■ **What is expected**
Make an exact copy of all the records.

■ **Data to use**
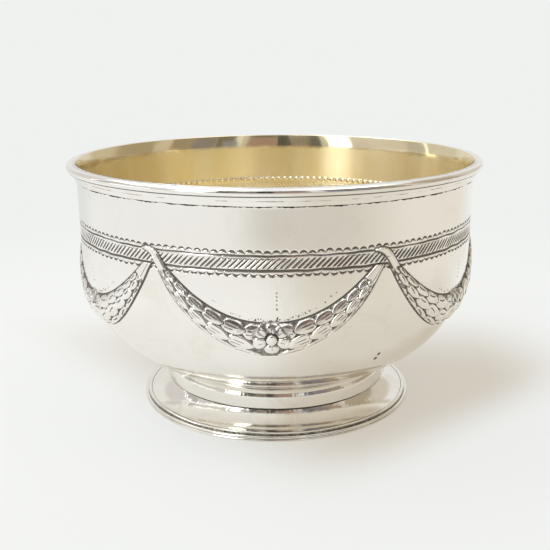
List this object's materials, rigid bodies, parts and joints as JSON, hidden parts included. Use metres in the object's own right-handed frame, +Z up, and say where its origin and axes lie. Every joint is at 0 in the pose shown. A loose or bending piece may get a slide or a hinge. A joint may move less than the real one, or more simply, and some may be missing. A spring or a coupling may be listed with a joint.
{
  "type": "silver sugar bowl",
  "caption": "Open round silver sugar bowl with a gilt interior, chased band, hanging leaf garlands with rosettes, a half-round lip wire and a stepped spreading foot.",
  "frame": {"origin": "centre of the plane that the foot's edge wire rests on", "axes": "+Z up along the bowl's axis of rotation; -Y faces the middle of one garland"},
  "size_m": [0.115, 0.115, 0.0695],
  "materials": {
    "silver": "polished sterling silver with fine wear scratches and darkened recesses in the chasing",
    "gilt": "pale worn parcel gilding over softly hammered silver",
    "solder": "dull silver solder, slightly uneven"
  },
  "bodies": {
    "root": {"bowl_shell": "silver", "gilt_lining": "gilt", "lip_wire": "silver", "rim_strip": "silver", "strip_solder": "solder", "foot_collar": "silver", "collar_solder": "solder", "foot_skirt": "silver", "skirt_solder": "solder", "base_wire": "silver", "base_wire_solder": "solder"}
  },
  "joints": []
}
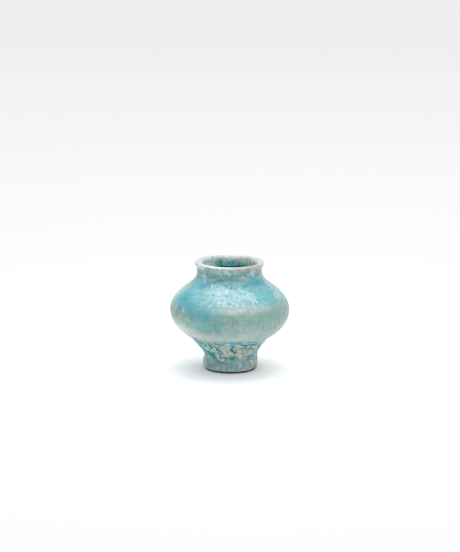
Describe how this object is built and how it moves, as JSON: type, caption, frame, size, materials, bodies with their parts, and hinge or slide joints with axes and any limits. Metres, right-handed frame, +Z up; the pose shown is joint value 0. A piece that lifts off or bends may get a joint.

■ **Solved exercise**
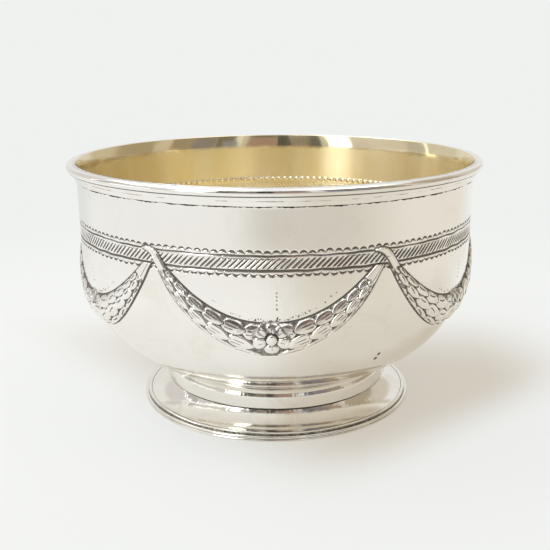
List this object's materials, rigid bodies, parts and joints as JSON, hidden parts included. Use metres in the object's own right-handed frame, +Z up, and say where its origin and axes lie. Every joint is at 0 in the pose shown. A loose or bending piece may get a slide or a hinge. A joint may move less than the real one, or more simply, and some may be missing. A spring or a coupling may be listed with a joint.
{
  "type": "silver sugar bowl",
  "caption": "Open round silver sugar bowl with a gilt interior, chased band, hanging leaf garlands with rosettes, a half-round lip wire and a stepped spreading foot.",
  "frame": {"origin": "centre of the plane that the foot's edge wire rests on", "axes": "+Z up along the bowl's axis of rotation; -Y faces the middle of one garland"},
  "size_m": [0.115, 0.115, 0.0695],
  "materials": {
    "silver": "polished sterling silver with fine wear scratches and darkened recesses in the chasing",
    "gilt": "pale worn parcel gilding over softly hammered silver",
    "solder": "dull silver solder, slightly uneven"
  },
  "bodies": {
    "root": {"bowl_shell": "silver", "gilt_lining": "gilt", "lip_wire": "silver", "rim_strip": "silver", "strip_solder": "solder", "foot_collar": "silver", "collar_solder": "solder", "foot_skirt": "silver", "skirt_solder": "solder", "base_wire": "silver", "base_wire_solder": "solder"}
  },
  "joints": []
}
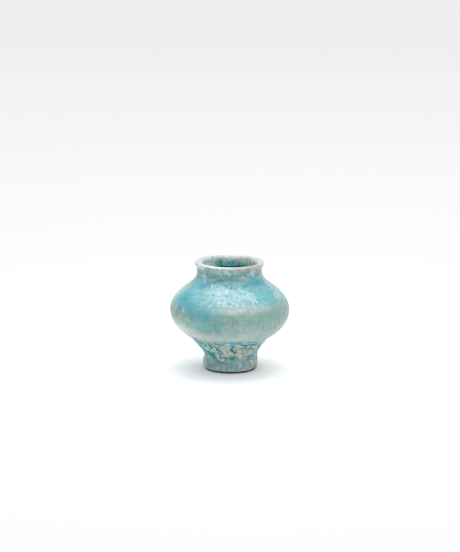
Describe how this object is built and how it moves, as JSON: type, caption, frame, size, materials, bodies with their parts, and hinge or slide joints with axes and any limits. Metres, right-handed frame, +Z up; the pose shown is joint value 0. A piece that lifts off or bends may get a joint.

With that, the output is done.